◆ **SET PROBLEM**
Write out the listing exactly as it is given.

◆ **DATASET EXCERPT**
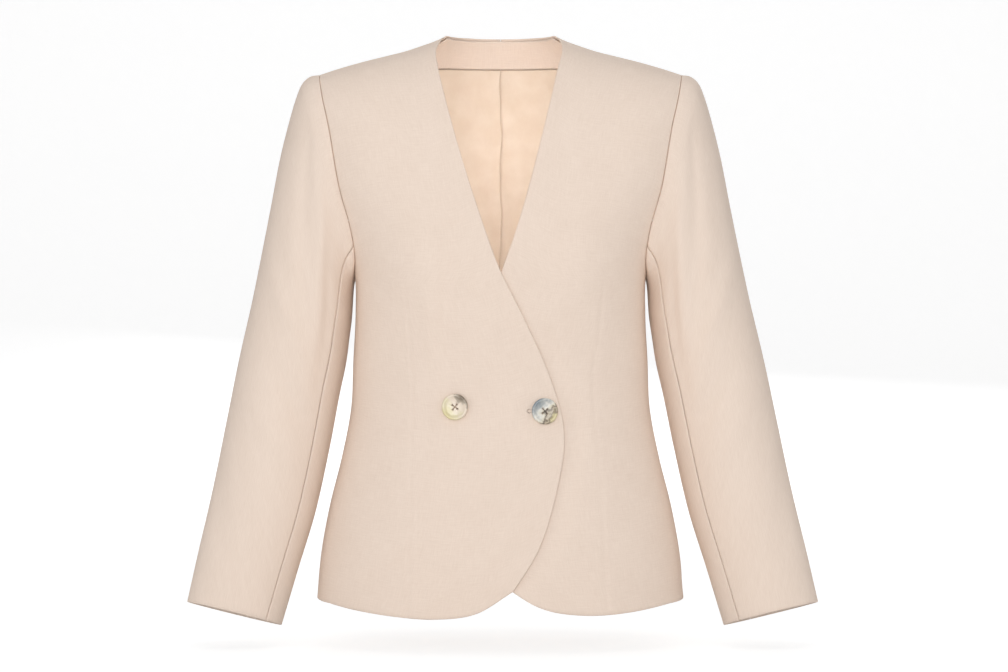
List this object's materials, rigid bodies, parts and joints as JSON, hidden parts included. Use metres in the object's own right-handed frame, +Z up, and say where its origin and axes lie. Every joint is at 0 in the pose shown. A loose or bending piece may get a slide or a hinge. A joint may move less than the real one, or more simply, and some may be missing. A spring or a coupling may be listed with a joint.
{
  "type": "double-breasted jacket",
  "caption": "Collarless double-breasted jacket with a V neck, a rounded cutaway front hem and long two-piece sleeves, hollow and filled out as worn.",
  "frame": {"origin": "midway between the shoulders, on the line where the wearer's shoulders carry the jacket", "axes": "+X towards the jacket's left sleeve, -Y the way the jacket faces, +Z up"},
  "size_m": [0.686, 0.2383, 0.6493],
  "materials": {
    "shell": "matt fine plain weave, pale blush beige",
    "lining": "soft satin lining, warm cream beige",
    "horn": "mottled brown, grey and cream horn look, satin gloss",
    "pale_horn": "pale mottled cream and brown horn look, satin gloss"
  },
  "bodies": {
    "root": {"right_front": "shell", "left_front": "shell", "back_right": "shell", "back_left": "shell", "right_top_sleeve": "shell", "right_under_sleeve": "shell", "left_top_sleeve": "shell", "left_under_sleeve": "shell", "back_neck_facing": "shell", "back_lining_right": "lining", "back_lining_left": "lining", "button_fastening": "horn", "button_decorative": "pale_horn"}
  },
  "joints": []
}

◆ **REPLY**
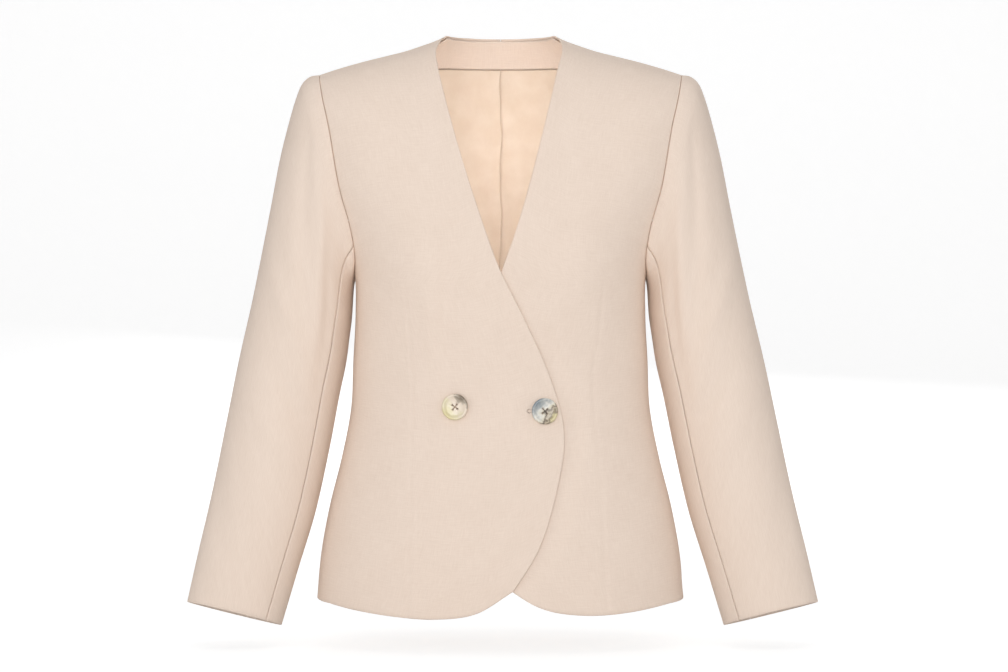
List this object's materials, rigid bodies, parts and joints as JSON, hidden parts included. Use metres in the object's own right-handed frame, +Z up, and say where its origin and axes lie. Every joint is at 0 in the pose shown. A loose or bending piece may get a slide or a hinge. A joint may move less than the real one, or more simply, and some may be missing. A spring or a coupling may be listed with a joint.
{
  "type": "double-breasted jacket",
  "caption": "Collarless double-breasted jacket with a V neck, a rounded cutaway front hem and long two-piece sleeves, hollow and filled out as worn.",
  "frame": {"origin": "midway between the shoulders, on the line where the wearer's shoulders carry the jacket", "axes": "+X towards the jacket's left sleeve, -Y the way the jacket faces, +Z up"},
  "size_m": [0.686, 0.2383, 0.6493],
  "materials": {
    "shell": "matt fine plain weave, pale blush beige",
    "lining": "soft satin lining, warm cream beige",
    "horn": "mottled brown, grey and cream horn look, satin gloss",
    "pale_horn": "pale mottled cream and brown horn look, satin gloss"
  },
  "bodies": {
    "root": {"right_front": "shell", "left_front": "shell", "back_right": "shell", "back_left": "shell", "right_top_sleeve": "shell", "right_under_sleeve": "shell", "left_top_sleeve": "shell", "left_under_sleeve": "shell", "back_neck_facing": "shell", "back_lining_right": "lining", "back_lining_left": "lining", "button_fastening": "horn", "button_decorative": "pale_horn"}
  },
  "joints": []
}